I am Spanish Basque and Irish from a working-class and farming background. My girlfriend at the time was Jewish and I often stayed at her family home in San Rafael where I grilled her English professor father about fiction writing. We were three weeks into the semester and discussing one of Mr. Elkin’s longer stories in class. I raised my hand and asked why in the story he had made the gatekeeper to hell Jewish. I was thinking Dante. Joyce. This was the kind of question that Mr. Elkin had asked us about other stories. But this time, Mr. Elkin stared at me in dead silence for a long time.
No one in the class moved. He said, “You are a prick.” Class dismissed. In the hallway, fellow students circled me. Some are outraged. One wants to snitch to the administration, but I made him promise not to do it. At this time in my life, I am living in a trailer park and supporting myself working as a bartender at Joe’s Place downtown where I am regularly called other names. Besides, as a daily drinker with the trashed life that follows addiction, I felt Mr. Elkin’s declaration was true enough.
A week later, the next scheduled class began and Mr. Elkin asked the class a question about the assignment. I raised my hand. I honestly had a question, but then I remembered what he had called me the week before. Everyone else in class put their hands down and waited. I wanted to put my hand down, but it was too late. Mr. Elkin, with one cocked eye, called on me. I said, “Well, sir, speaking from a prick’s point of view…”
I never got to finish the sentence. The class howled. Stanley beamed. We landed safely.
Stanley and I developed a certain bond. We never had the time or opportunity to become real friends. We moved in much different circles, but when we did connect outside of the classroom, it was always a story.
Stanley was great in the classroom and when mentoring writers he was direct and generous. Outside of the classroom, he could get jumpy. Agitated.
One night I ran into him at a party, an event he told me he was forced to attend. I was there for the free alcohol. We leaned against the back wall of a dining room overlooking a large room crowded with writers. He was not happy. The phone on the dining table rang. The host came into the room and picked up the receiver. There was that strange lull in the buzz of a room when a phone is answered.
Stanley looked at me. It seemed that he was daring me to react.

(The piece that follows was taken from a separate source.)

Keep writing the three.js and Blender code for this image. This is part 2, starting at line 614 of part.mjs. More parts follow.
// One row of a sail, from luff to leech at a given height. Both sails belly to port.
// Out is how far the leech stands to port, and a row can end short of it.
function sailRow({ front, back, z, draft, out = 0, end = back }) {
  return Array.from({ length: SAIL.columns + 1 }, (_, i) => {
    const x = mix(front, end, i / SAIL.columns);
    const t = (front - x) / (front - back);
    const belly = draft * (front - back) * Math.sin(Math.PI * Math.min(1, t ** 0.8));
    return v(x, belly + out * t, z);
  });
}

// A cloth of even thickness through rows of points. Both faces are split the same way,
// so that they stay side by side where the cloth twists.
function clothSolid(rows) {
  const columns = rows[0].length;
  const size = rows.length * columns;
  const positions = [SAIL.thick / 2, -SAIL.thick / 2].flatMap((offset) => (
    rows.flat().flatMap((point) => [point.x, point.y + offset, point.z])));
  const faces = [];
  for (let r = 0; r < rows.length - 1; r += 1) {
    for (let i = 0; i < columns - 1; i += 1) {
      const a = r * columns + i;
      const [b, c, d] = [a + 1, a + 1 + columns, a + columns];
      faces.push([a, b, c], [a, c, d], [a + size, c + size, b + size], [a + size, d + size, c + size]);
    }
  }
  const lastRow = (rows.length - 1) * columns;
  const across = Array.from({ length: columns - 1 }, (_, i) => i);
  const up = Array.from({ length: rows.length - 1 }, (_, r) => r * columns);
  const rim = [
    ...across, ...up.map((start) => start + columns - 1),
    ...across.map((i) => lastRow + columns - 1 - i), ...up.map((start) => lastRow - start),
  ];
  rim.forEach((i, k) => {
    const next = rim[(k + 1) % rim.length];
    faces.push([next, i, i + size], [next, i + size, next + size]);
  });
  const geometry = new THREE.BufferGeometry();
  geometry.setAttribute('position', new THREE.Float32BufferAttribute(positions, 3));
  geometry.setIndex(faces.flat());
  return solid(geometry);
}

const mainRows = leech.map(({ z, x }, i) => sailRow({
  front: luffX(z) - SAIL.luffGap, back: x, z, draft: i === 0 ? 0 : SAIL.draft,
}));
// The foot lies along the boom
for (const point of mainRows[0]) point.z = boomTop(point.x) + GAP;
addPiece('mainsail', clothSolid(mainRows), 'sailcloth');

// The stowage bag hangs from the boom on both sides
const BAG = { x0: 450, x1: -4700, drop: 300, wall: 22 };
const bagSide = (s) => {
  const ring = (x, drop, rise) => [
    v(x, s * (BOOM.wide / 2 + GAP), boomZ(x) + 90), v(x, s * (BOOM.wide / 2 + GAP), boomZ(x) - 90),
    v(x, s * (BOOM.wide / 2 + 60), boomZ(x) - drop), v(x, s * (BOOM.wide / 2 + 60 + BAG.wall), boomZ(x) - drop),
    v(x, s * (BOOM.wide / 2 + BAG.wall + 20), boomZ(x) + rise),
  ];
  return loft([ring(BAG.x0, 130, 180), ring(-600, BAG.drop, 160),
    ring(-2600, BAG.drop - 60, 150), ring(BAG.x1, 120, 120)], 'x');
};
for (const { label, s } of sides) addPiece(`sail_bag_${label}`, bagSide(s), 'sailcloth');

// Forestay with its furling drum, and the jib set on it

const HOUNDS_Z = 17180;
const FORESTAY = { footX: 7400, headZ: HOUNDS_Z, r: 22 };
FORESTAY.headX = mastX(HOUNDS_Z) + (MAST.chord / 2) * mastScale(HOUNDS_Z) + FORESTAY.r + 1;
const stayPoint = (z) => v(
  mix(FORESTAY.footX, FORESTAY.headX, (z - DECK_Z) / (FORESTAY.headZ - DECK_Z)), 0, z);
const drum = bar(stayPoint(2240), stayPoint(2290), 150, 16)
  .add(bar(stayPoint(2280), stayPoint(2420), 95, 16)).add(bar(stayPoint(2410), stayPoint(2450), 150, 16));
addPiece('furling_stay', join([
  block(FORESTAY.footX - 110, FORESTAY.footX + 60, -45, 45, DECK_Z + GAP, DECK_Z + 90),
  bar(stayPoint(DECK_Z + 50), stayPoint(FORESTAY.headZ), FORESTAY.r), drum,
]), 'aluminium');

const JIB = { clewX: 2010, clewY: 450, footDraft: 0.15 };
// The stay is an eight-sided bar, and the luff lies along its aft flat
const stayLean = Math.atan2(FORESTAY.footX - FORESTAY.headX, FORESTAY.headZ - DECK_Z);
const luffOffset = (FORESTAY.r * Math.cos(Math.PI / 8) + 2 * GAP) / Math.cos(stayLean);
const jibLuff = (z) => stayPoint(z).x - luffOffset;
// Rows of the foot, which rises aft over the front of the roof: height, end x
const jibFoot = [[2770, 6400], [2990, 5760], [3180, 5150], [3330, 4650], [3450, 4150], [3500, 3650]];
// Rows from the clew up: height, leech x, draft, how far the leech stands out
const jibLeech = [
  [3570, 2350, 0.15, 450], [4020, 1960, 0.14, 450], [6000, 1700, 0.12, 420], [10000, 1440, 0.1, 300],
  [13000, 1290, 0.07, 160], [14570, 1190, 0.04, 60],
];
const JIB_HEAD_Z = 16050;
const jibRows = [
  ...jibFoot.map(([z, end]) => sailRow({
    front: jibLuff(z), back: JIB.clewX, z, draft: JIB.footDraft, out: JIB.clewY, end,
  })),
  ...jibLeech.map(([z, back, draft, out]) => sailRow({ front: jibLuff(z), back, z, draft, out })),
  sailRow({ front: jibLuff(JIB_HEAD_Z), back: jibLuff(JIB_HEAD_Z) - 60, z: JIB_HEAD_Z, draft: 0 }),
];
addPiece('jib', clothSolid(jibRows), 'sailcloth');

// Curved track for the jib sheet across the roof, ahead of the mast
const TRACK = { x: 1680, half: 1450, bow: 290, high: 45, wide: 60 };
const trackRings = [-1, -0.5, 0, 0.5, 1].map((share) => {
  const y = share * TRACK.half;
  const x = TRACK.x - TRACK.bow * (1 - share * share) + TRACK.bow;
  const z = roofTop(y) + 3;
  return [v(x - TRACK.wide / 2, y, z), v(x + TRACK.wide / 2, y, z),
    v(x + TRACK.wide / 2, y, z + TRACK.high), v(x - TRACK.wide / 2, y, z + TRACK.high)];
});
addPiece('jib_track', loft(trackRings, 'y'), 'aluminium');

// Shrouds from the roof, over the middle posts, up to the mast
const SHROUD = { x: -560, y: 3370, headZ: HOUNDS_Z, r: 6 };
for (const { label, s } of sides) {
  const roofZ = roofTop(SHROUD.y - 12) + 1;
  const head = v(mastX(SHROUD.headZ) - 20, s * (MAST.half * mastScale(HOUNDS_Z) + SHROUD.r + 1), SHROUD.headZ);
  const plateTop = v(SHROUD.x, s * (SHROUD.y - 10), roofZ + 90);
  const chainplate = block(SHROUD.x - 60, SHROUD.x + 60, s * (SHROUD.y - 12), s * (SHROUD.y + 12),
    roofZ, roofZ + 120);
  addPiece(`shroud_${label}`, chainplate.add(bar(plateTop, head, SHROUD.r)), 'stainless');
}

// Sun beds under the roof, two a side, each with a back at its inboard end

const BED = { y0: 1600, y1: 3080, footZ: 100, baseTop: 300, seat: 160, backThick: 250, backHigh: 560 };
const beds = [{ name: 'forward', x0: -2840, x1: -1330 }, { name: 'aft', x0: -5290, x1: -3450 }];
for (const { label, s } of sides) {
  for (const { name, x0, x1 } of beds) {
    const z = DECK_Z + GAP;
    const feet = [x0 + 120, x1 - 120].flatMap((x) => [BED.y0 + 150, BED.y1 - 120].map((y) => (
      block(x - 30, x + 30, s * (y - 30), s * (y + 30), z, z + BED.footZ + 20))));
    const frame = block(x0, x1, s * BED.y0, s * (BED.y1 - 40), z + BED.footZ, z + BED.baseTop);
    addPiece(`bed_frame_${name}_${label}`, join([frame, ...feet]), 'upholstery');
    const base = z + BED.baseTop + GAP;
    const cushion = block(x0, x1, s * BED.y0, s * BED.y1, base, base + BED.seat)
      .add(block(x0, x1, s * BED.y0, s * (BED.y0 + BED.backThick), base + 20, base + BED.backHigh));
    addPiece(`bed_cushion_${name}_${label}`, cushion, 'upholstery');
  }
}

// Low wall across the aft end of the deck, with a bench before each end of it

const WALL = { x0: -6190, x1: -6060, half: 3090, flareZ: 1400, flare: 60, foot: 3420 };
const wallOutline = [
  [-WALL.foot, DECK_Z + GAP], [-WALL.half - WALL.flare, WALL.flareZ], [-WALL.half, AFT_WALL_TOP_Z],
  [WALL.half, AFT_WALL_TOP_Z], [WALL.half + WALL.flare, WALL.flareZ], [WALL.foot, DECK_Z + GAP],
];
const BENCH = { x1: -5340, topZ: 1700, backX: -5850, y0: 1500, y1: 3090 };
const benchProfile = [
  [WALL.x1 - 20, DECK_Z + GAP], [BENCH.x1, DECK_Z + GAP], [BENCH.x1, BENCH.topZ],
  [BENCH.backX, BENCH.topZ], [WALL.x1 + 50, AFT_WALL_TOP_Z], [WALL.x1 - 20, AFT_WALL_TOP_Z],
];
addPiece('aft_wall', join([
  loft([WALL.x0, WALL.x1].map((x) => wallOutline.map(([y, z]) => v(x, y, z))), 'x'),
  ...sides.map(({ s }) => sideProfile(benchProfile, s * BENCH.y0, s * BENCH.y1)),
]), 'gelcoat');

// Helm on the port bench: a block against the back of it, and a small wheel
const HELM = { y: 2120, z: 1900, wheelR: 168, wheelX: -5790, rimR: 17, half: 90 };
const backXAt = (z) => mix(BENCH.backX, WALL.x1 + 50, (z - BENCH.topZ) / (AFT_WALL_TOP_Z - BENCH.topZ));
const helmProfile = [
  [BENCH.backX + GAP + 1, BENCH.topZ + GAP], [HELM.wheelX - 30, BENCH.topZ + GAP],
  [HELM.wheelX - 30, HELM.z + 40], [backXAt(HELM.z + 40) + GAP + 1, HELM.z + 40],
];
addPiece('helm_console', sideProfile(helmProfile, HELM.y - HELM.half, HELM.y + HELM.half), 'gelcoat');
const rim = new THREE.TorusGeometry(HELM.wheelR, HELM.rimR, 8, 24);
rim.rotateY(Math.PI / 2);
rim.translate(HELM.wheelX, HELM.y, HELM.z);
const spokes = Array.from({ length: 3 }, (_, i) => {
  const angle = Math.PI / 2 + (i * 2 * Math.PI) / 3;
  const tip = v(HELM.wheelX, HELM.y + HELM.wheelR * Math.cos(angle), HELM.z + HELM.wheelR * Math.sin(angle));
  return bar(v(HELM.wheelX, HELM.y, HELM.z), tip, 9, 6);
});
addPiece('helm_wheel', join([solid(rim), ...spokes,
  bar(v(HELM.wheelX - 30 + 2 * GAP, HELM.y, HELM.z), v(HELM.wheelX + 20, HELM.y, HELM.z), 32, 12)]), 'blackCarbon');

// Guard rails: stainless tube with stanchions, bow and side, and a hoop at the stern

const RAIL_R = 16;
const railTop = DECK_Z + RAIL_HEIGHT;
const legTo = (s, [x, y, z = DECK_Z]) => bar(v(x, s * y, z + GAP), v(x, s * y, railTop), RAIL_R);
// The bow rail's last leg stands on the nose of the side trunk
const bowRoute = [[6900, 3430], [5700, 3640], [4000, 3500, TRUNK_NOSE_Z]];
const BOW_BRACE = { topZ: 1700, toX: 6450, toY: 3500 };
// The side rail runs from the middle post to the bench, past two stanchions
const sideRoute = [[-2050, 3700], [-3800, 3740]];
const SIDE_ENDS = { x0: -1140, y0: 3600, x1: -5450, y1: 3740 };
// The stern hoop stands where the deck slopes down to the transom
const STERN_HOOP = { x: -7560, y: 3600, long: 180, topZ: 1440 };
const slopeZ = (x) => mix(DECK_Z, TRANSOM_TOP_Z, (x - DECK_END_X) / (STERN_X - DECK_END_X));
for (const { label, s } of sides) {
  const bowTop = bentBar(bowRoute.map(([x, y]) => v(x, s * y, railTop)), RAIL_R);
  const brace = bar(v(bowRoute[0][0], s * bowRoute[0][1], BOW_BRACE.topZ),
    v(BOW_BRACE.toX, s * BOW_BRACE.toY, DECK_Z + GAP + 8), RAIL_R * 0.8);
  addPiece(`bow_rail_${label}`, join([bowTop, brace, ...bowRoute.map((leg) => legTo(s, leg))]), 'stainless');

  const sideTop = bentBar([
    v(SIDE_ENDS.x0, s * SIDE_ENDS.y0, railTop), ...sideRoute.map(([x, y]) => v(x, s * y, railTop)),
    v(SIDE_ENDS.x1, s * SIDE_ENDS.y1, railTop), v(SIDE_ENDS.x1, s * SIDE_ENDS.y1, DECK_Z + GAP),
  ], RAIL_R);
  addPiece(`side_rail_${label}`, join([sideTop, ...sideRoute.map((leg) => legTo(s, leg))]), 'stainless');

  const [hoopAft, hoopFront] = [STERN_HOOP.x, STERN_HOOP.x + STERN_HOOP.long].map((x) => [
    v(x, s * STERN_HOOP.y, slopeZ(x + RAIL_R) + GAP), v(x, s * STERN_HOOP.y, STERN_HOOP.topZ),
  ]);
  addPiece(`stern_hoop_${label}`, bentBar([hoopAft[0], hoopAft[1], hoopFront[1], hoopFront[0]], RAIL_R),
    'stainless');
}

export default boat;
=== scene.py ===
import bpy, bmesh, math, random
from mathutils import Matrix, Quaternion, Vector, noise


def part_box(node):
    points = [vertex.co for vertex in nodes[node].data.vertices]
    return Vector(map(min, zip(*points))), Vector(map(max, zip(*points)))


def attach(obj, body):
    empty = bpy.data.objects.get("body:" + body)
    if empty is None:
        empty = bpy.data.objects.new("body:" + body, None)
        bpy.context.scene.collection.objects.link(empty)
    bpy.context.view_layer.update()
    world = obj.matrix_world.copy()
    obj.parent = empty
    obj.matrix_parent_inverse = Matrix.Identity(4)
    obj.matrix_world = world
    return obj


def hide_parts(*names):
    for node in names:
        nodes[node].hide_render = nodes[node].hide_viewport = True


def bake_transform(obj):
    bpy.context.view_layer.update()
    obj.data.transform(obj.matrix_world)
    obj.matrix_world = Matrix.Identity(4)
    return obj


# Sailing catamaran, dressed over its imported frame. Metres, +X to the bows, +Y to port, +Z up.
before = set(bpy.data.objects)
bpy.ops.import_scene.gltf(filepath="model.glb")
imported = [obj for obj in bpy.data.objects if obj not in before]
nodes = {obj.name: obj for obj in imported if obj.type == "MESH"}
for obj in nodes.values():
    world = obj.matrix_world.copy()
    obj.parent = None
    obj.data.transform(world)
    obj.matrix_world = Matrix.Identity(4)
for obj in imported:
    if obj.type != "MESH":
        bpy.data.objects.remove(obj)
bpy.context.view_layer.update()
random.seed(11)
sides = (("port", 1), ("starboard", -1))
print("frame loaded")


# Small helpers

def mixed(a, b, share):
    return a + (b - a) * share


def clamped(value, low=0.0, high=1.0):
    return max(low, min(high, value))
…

I leaned toward the larger room and, as if I had answered the phone and was making an announcement, said, “Oh my God, your novel has been published!”

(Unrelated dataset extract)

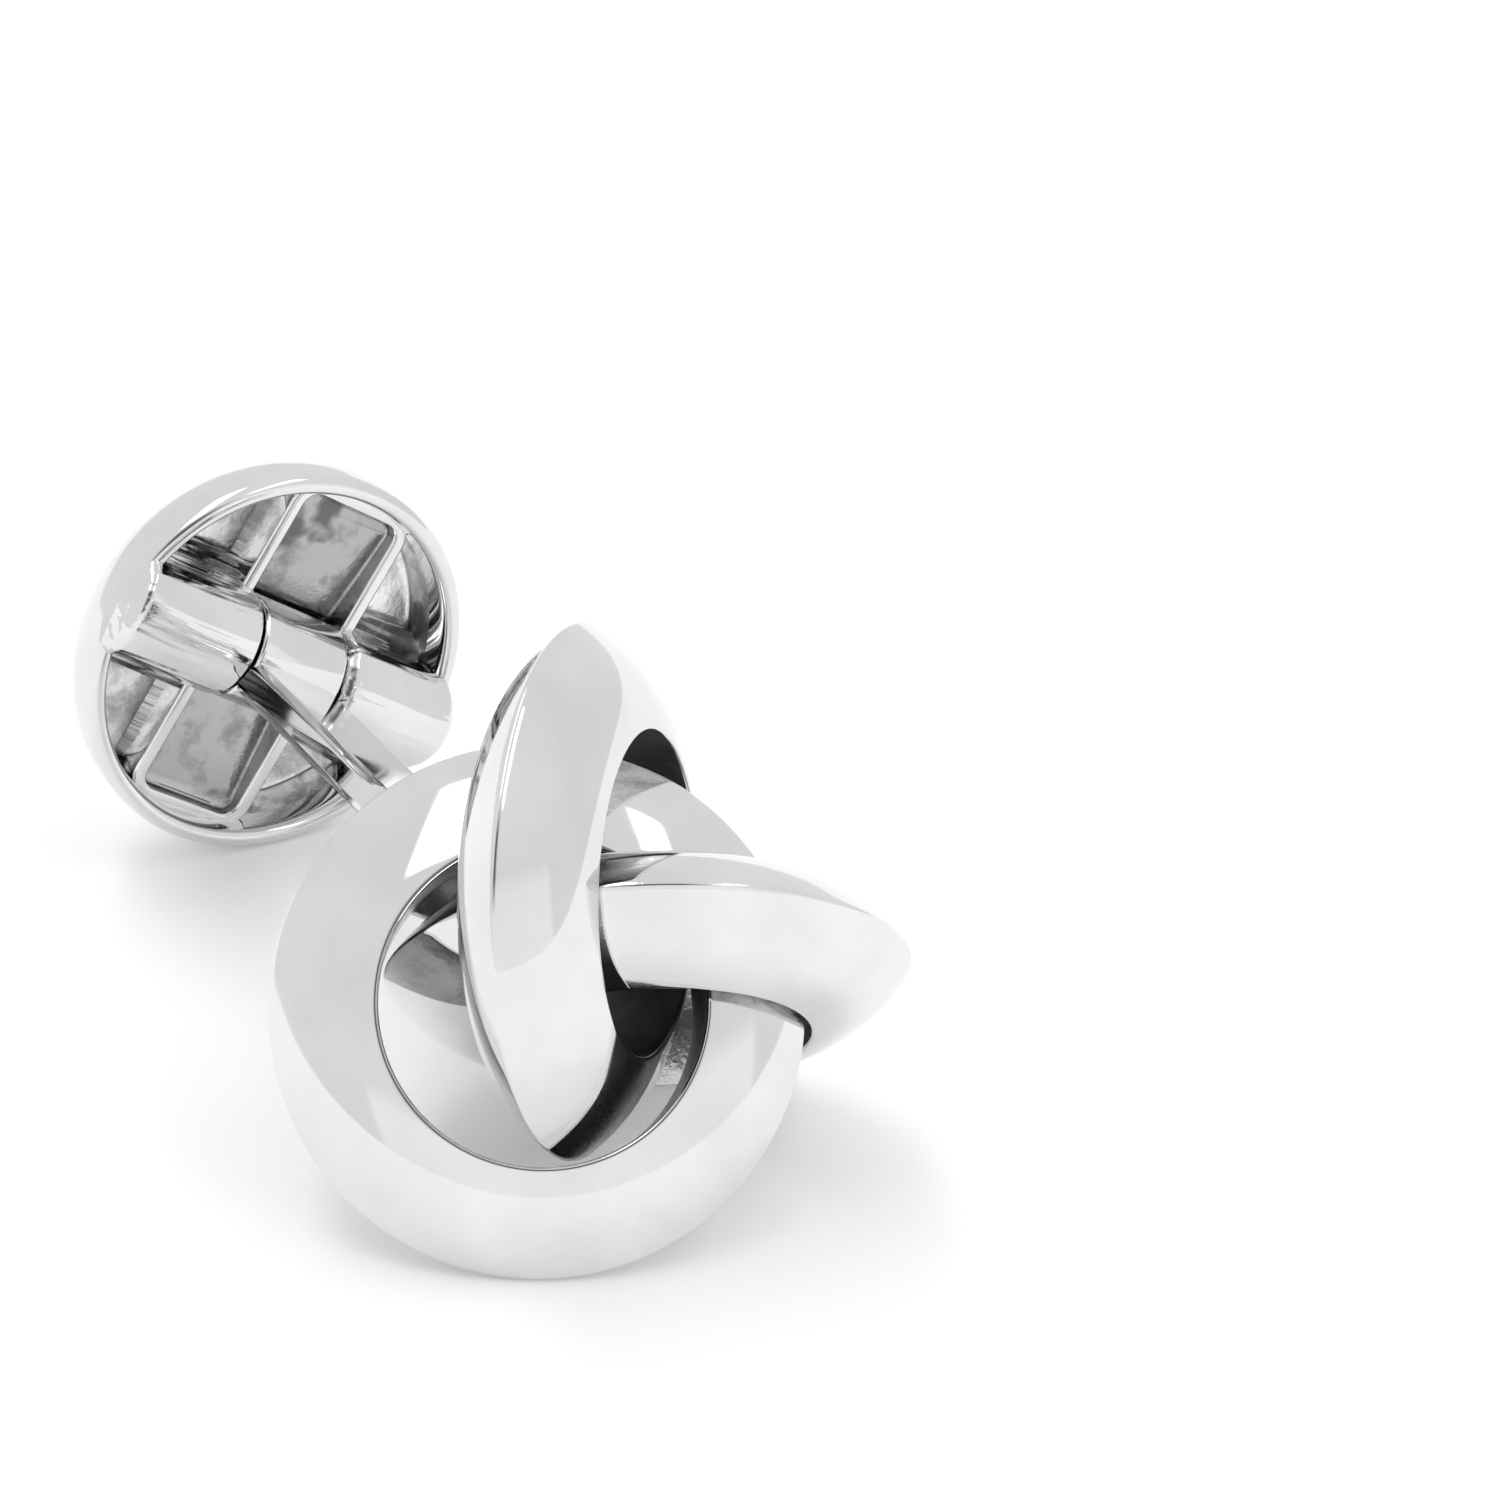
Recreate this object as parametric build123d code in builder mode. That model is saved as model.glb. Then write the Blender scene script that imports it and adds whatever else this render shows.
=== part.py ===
from build123d import *

import os
from math import asin, cos, degrees, hypot, radians, sin, sqrt

# Knot cufflink: three interlinked rings on a flat post, with a swivelling round toggle.
# Millimetres, +Z up. The origin is the middle of the post's grip, where the cuff sits.
# +Y runs along the floor from the knot towards the toggle. The cufflink lies as it rests
# on a table: two of its rings and the toggle's side touch the table.

# Knot rings
ring_radius = 7.0        # outer ridge of each ring
hole_radius = 4.2        # flat inner wall
ring_width = 3.7         # width of the inner wall
flank_bulge = 0.34       # how far a flank swells past the straight line to the ridge
ridge_round = 0.22       # rounding of the outer ridge
lip_round = 0.12         # rounding where a flank meets the inner wall
ring_lean_angle = 45.0   # between a ring's axis and the post

# Each ring, as shares of the ring radius: the turn of its lean around the post, how far
# its centre stands off the post's axis, the turn from its lean to that offset, and its
# shift along the post. The three were set by hand, so the turns aren't quite even.
ring_table = [
    # name, turn, offset, offset turn, shift
    ("ring_front", 0.0, 0.270, 87.0, -0.034),
    ("ring_left", 103.4, 0.276, 100.2, 0.040),
    ("ring_right", 236.2, 0.288, 90.4, -0.006),
]

# Post
post_offset_x = 0.07     # the post's axis, off the knot's centre
post_offset_y = 0.28
post_turn_angle = -29.0  # from the front ring's lean to the strip's width
hinge_distance = 18.6    # knot centre to hinge axis, along the post
grip_middle = 11.8       # knot centre to the middle of the grip
strip_width = 3.1
strip_thickness = 1.1
strip_round = 0.32
strip_shift = 0.45       # from the eye's middle to the strip's, across the strip
eye_radius = 1.6         # rounded end that the pin runs through

foot_spacing = 4.4       # between the middles of the two end blocks
foot_top = 5.95          # outer faces of the end blocks, from the knot centre
block_length = 1.25      # along the crossbar
block_width = 2.1        # across the crossbar
block_depth = 2.1        # towards the knot, before it is seated
block_round = 0.2
bar_depth = 1.5          # crossbar between the blocks
bar_thickness = 1.75
bar_end = 0.25           # straight end of the crossbar, below its blocks' faces
flare_length = 2.1       # from the crossbar up to the strip
flare_inset = 0.04       # flare's end inside the strip's edges
flare_swell = 0.02       # and proud of its faces
strip_overlap = 0.4      # length of the strip inside the flare
seat_gap = 0.05          # hairline between the foot and the rings it is seated on

# Toggle
toggle_radius = 6.0
rim_top = -0.6           # rim's edge on the knot's side, from the hinge axis
rim_wall = 0.6           # wall between pockets and outer side
rim_draft = 0.15         # how far the inner wall leans in at its foot
dome_crown = 3.2         # crown of the outer face
dome_edge = 2.35         # where the dome meets the rounded shoulder
shoulder_inset = 1.4     # from the toggle's side in to where the dome ends
pocket_floor = 1.5
barrel_radius = 1.65     # around the hinge axis
barrel_inset = 0.06      # barrel's ends inside the toggle's side
foot_flare = 0.55        # how far the barrel's foot widens on each side
foot_depth = 1.0         # from the hinge axis down to the foot's full width
slot_width = 3.4
slot_reach = 5.0         # half length of the slot
slot_corner = 0.45       # rounding of the slot's four corners
slot_wall = 0.45
slot_wall_top = 0.1
slot_end_floor = 0.5     # the slot's floor at its ends
slot_mid_floor = 0.95    # and beside the eye
barrel_gap = 0.13        # between eye and barrel halves, each side
eye_room = 0.2           # around the eye
wall_overlap = 0.1       # how far the pieces inside the rim run into its wall
floor_overlap = 0.2      # and into the floor
cut_over = 1.0           # how far a cut runs past the surface it opens

# Hinge pin
pin_radius = 0.5
pin_play = 0.05          # between pin and eye
pin_fit = 0.02           # between pin and barrel
pin_reach = 4.6          # half length of the pin

# Sizes that follow
shoulder_radius = toggle_radius - shoulder_inset
dome_rise = dome_crown - dome_edge
dome_round = (shoulder_radius**2 + dome_rise**2) / (2 * dome_rise)
dome_slope = shoulder_radius / dome_round
shoulder_round = (toggle_radius - shoulder_radius) / (1 - dome_slope)
side_end = dome_edge - shoulder_round * sqrt(1 - dome_slope**2)
side_start = rim_top + rim_wall / 2
inner_radius = toggle_radius - rim_wall
post_offset = Vector(post_offset_x, post_offset_y, 0)


def turned(angle, length=1.0, height=0.0):
    """A vector across the post at this turn, in the knot's own frame."""
    return Vector(length * cos(radians(angle)), length * sin(radians(angle)), height)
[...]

Heads turned and everyone in the room looked at our host. He kept talking into the phone, oblivious as to why everyone squinted at him. Stanley muttered, “Perfect, just right.”
I told him I stole the line from a John Hawkes novel and so we talked about Hawkes. He seemed happy for a while.
There were other encounters inside and outside the University. We never talked about each other’s writing, but he knew I was writing first-person short stories in voices other than my own and I think he liked that. When we did connect we often told each other stories. What had happened the night before. Anything that was fast and funny. His laugh was one of the best I’ve ever heard.
We talked about what made a story work and often talked about other writers and their writing. I want to make this clear: I loved him. The last time I saw him it was winter in Iowa. Snow falling. I was no longer one of his students. We ended up at the same party. There were some publishers there and most everyone was on their best behavior. We talked for a few moments and he was seriously upset about the weather. He ducked into the kitchen to get away from the crowd and after a few moments, the host of the party asked if I would take Stanley home. He said Stanley was having some kind of attack. I walked Stanley out of the house.
As we approached the street, we passed a circle of my drinking friends standing in the fresh snow, smoking. Without saying a word, they followed me to my car, a 1937 candy-apple red, four-door, hump-backed Chevy with a cave of a back seat.
Stanley was startled by the look of the car, but my friends surrounded him and eased him into the back seat, one on each side. A bottle was passed around. Stanley refused. Cigarettes are lit. Stanley coughs. We drive down the snowy street. Stanley says, “You guys are taking me home, aren’t you? This is the way to the Iowa House, right? I stay at the Iowa House. No, this is wrong. This isn’t the way. This is Mean Streets. This is bad. This car shouldn’t be out in the snow. Am I right about this? This is a dangerous car.”
Stanley is going crazy in the back seat. I’m driving twenty miles an hour through blowing snow. It’s hard to talk to Stanley when he gets like this: it’s part acting, part instigation, part challenge, part straight man, and definitely powered by honest anxiety. We laugh like kids laugh and Stanley laughs too, and then shakes it off and continues his worried rant. I try to assure Stanley that everything’s fine, but I can’t finish a sentence because he won’t stop talking and every line pushes us further. He says, “This is it, isn’t it? Your taking me for a ride. Where are we going? Oh, forget it. It doesn’t matter. I shouldn’t care. It’s over. What should I care? I don’t. Where are we going?”
It’s a long, slow, dizzy drive. I park in front of the Iowa House and one of the guys gets out and holds the door open. Stanley starts to get out and then hesitates. He asks, “Where’re you guys going? What comes after this? I’m home, right? I’m going in right here. This is the walkway, right here. What happens next?”
He doesn’t get out of the car. He can’t leave, he can’t stay. It’s like he wants to hang out more, keep going. He has this little smile on. He finally gets out and walks away from the car, thanking me many, many times for taking him home.
He walks with his shoulders forward, hunched-down, toward the lights of the Iowa House, looking back at us over his shoulder, at four kids standing around a ’37 Chevy passing a bottle. He stops at the door, turns back, and looks, not at us, but at his footprints in the snow.